Chinese in Australia

Original antique prints, engravings and illustrations documenting the Chinese presence in colonial Australia, from the gold rush era through to the early twentieth century. These images record one of the most significant and complex chapters in Australian immigration history — the experiences, communities, occupations and cultural life of Chinese Australians as seen through the eyes of contemporary illustrators, and the prejudices and tensions that shaped their reception in colonial society.

The Chinese presence in colonial Australia is one of the most significant and least adequately documented subjects in the history of Australian immigration. Drawn initially by the gold rushes of the 1850s — which brought tens of thousands of men from Guangdong province to the diggings of Victoria and New South Wales — the Chinese community established itself across the full range of colonial economic life, from market gardening and cabinet-making to the merchant trades of the major cities. The antique prints that document this presence are complex historical objects: produced almost entirely by non-Chinese illustrators for non-Chinese audiences, they reflect the assumptions and anxieties of colonial society as much as the realities of Chinese Australian life, and they must be read with that awareness.

The goldfields images are the most numerous and historically significant body of colonial illustration relating to Chinese Australians. Artists working on the Victorian and New South Wales diggings depicted the Chinese camps, the Chinese methods of working alluvial ground and the social interactions — sometimes pacific, sometimes violently hostile — between Chinese and European miners with a variety of intentions and degrees of sympathy. The Buckland River riot of 1857, the Lambing Flat riots of 1860–1861 and the periodic episodes of anti-Chinese violence that punctuated colonial history appear in illustrated press coverage that documents both the events themselves and the attitudes that enabled them.

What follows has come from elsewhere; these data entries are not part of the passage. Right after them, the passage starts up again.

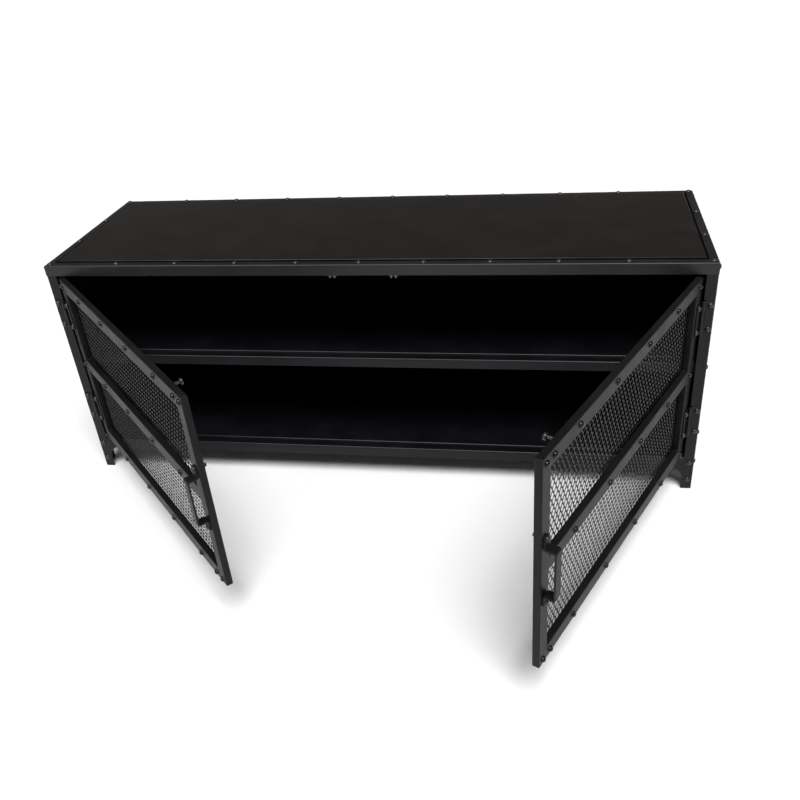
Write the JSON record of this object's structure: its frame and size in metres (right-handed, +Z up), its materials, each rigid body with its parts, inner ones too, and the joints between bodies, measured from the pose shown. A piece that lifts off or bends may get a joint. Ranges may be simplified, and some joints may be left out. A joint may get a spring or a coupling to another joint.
{
  "type": "tv stand with doors",
  "caption": "Low black steel media cabinet with riveted angle frame, one middle shelf, short feet and a pair of expanded-metal doors on butt hinges.",
  "frame": {"origin": "centre of the bounding box's base, on the floor, with the doors standing open as stored", "axes": "+X to the right seen from the front, +Y from the doors towards the back, +Z up"},
  "size_m": [1.2068, 0.8972, 0.4614],
  "materials": {
    "coated_frame": "satin black powder coat on angle, tube and strap steel",
    "coated_sheet": "matt black powder coat on sheet steel",
    "expanded_metal": "black powder coat on expanded steel mesh",
    "blackened_hardware": "black coated studs, nuts and magnetic catches",
    "hinge_pin_steel": "black coated steel pin"
  },
  "bodies": {
    "cabinet": {"back_left_post": "coated_frame", "back_panel": "coated_sheet", "back_right_post": "coated_frame", "bottom_back_rail": "coated_frame", "bottom_front_rail": "coated_frame", "bottom_left_rail": "coated_frame", "bottom_panel": "coated_sheet", "bottom_right_rail": "coated_frame", "front_left_post": "coated_frame", "front_right_post": "coated_frame", "left_catch": "blackened_hardware", "left_lower_hinge_pin": "hinge_pin_steel", "left_lower_hinge_post_leaf": "coated_frame", "left_side_panel": "coated_sheet", "left_upper_hinge_pin": "hinge_pin_steel", "left_upper_hinge_post_leaf": "coated_frame", "right_catch": "blackened_hardware", "right_lower_hinge_pin": "hinge_pin_steel", "right_lower_hinge_post_leaf": "coated_frame", "right_side_panel": "coated_sheet", "right_upper_hinge_pin": "hinge_pin_steel", "right_upper_hinge_post_leaf": "coated_frame", "shelf_back_rail": "coated_frame", "shelf_front_rail": "coated_frame", "shelf_left_rail": "coated_frame", "shelf_panel": "coated_sheet", "shelf_right_rail": "coated_frame", "top_back_rail": "coated_frame", "top_front_rail": "coated_frame", "top_left_rail": "coated_frame", "top_panel": "coated_sheet", "top_right_rail": "coated_frame"},
    "left_door": {"left_door_bottom_rail": "coated_frame", "left_door_free_stile": "coated_frame", "left_door_handle": "coated_frame", "left_door_handle_nut": "blackened_hardware", "left_door_hinge_stile": "coated_frame", "left_door_mesh": "expanded_metal", "left_door_mid_rail": "coated_frame", "left_door_strike": "blackened_hardware", "left_door_top_rail": "coated_frame", "left_lower_hinge_door_leaf": "coated_frame", "left_upper_hinge_door_leaf": "coated_frame"},
    "right_door": {"right_door_bottom_rail": "coated_frame", "right_door_free_stile": "coated_frame", "right_door_handle": "coated_frame", "right_door_handle_nut": "blackened_hardware", "right_door_hinge_stile": "coated_frame", "right_door_mesh": "expanded_metal", "right_door_mid_rail": "coated_frame", "right_door_strike": "blackened_hardware", "right_door_top_rail": "coated_frame", "right_lower_hinge_door_leaf": "coated_frame", "right_upper_hinge_door_leaf": "coated_frame"}
  },
  "joints": [
    {"name": "left_door_hinge", "type": "hinge", "parent": "cabinet", "child": "left_door", "pos_m": [-0.58, 0.07661, 0.256], "axis": [0, 0, -1], "range_deg": [-44.9, 105.1]},
    {"name": "right_door_hinge", "type": "hinge", "parent": "cabinet", "child": "right_door", "pos_m": [0.58, 0.07661, 0.256], "axis": [0, 0, 1], "range_deg": [-64.7, 85.3]}
  ]
}
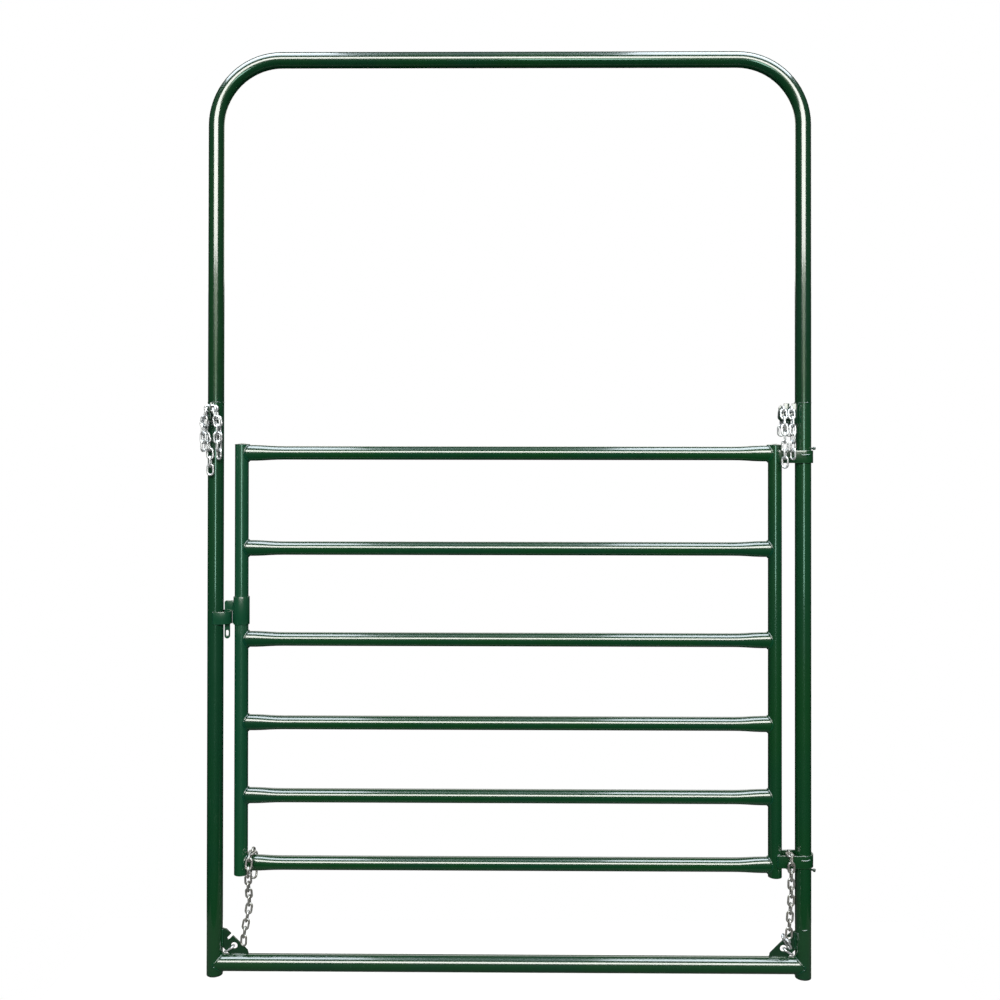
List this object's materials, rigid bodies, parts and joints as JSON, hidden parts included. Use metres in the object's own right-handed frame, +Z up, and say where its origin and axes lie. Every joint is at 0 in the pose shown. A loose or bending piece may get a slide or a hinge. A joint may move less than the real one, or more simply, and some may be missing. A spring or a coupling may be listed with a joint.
{
  "type": "livestock pen bow gate",
  "caption": "Walk-through livestock pen gate of green steel tube: a tall bow frame, a railed leaf hinged to its post, a drop latch, and zinc chains that tie it to pen panels.",
  "frame": {"origin": "centre of the flat underside of the plug under the hinge post, which is also a point of the leaf's hinge axis", "axes": "+Z up along the hinge post, -X from the hinge post to the latch post, -Y out of the front, where the tie chains of the hinge side hang"},
  "size_m": [1.8458, 0.123, 2.8001],
  "materials": {
    "green_paint": "gloss",
    "black_plug": "satin",
    "zinc_chain": "zinc plated"
  },
  "bodies": {
    "frame": {"latch_post": "green_paint", "hinge_post": "green_paint", "bow_tube": "green_paint", "bottom_sill": "green_paint", "latch_post_foot_cap": "black_plug", "hinge_post_foot_cap": "black_plug", "latch_side_gusset": "green_paint", "hinge_side_gusset": "green_paint", "latch_keeper_strap": "green_paint", "latch_side_chain_bracket": "green_paint", "hinge_side_chain_bracket": "green_paint", "latch_side_tie_chain": "zinc_chain", "hinge_side_tie_chain": "zinc_chain", "upper_hinge_stop_bolt": "green_paint", "lower_hinge_stop_bolt": "green_paint", "latch_side_gusset_links": "zinc_chain", "hinge_side_gusset_links": "zinc_chain"},
    "leaf": {"latch_stile": "green_paint", "hinge_stile": "green_paint", "latch_stile_top_cap": "green_paint", "hinge_stile_top_cap": "green_paint", "latch_stile_bottom_cap": "green_paint", "hinge_stile_bottom_cap": "green_paint", "bottom_rail": "green_paint", "fifth_rail": "green_paint", "fourth_rail": "green_paint", "third_rail": "green_paint", "second_rail": "green_paint", "top_rail": "green_paint", "upper_hinge_strap": "green_paint", "lower_hinge_strap": "green_paint", "latch_side_hanging_chain": "zinc_chain", "hinge_side_hanging_chain": "zinc_chain"},
    "latch": {"latch_sleeve": "green_paint", "latch_plate": "green_paint"}
  },
  "joints": [
    {"name": "leaf_swing", "type": "hinge", "parent": "frame", "child": "leaf", "pos_m": [0, 0, 0.9635], "axis": [0, 0, -1], "range_deg": [0, 100]},
    {"name": "latch_lift", "type": "slide", "parent": "leaf", "child": "latch", "axis": [0, 0, 1], "range_m": [0, 0.1]}
  ]
}
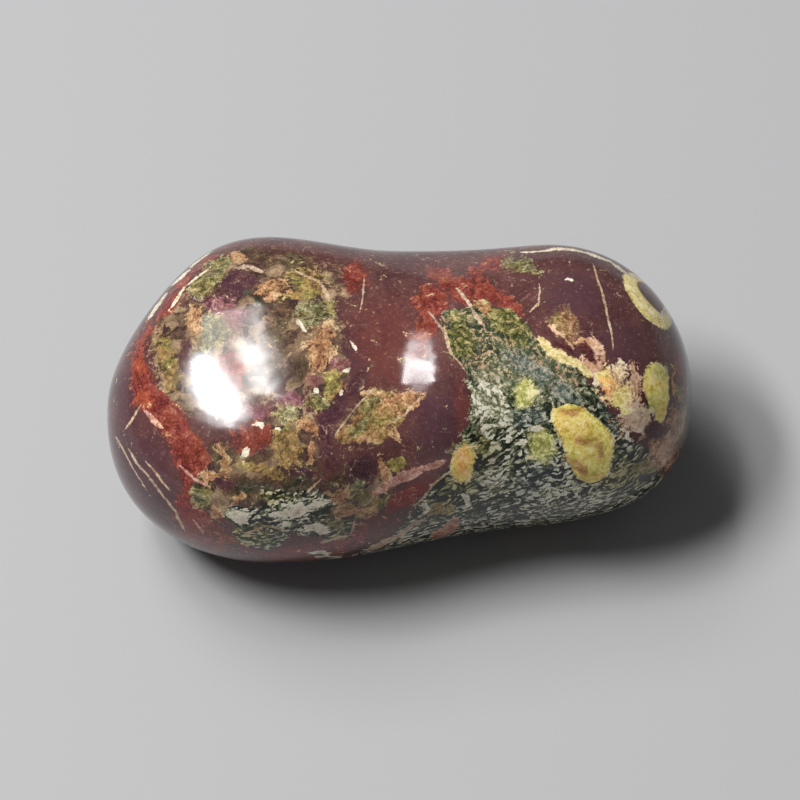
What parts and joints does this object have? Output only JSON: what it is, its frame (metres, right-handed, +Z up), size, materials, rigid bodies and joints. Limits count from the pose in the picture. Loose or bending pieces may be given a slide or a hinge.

S.T. Gill, the most perceptive and prolific illustrator of goldfields life, depicted Chinese miners and their communities with a complexity that goes beyond the simple caricature that characterised much colonial imagery of Chinese subjects. His images show the daily reality of Chinese life on the diggings — the joss houses, the cooking fires, the communal working arrangements, the distinctive dress — with an observational accuracy that gives them documentary value that more obviously hostile or sympathetic images lack. These images are among the most important visual documents of Chinese Australian life in the gold rush era.

Urban Chinese communities — centred on the Chinatowns of Melbourne, Sydney and other colonial cities — attracted illustrative attention as subjects of exotic fascination for a non-Chinese readership. The illustrated press published images of Chinese shops, festivals, religious observances and community life that combined documentary observation with the orientalist conventions of Victorian popular illustration. These images are of considerable social historical interest, documenting both the character of Chinese urban communities and the visual conventions through which colonial society chose to represent them.

The political history of Chinese exclusion — the successive colonial and then federal legislation that restricted Chinese immigration and eventually, after Federation, formed a central plank of the White Australia Policy — generated its own body of political illustration. The caricatures and editorial cartoons of the colonial press reflect the racial anxieties that drove exclusion with a directness that is historically significant even as it is morally uncomfortable. These images are primary documents of the politics of race in colonial Australia.

For collectors of Australian history, the history of immigration and multiculturalism, or the visual culture of colonial society, antique prints relating to Chinese Australians offer material of unusual historical depth and social complexity. They document a community whose contribution to Australian history has been systematically undervalued, and they preserve evidence of the conditions — welcoming and hostile, documented and suppressed — in which that contribution was made.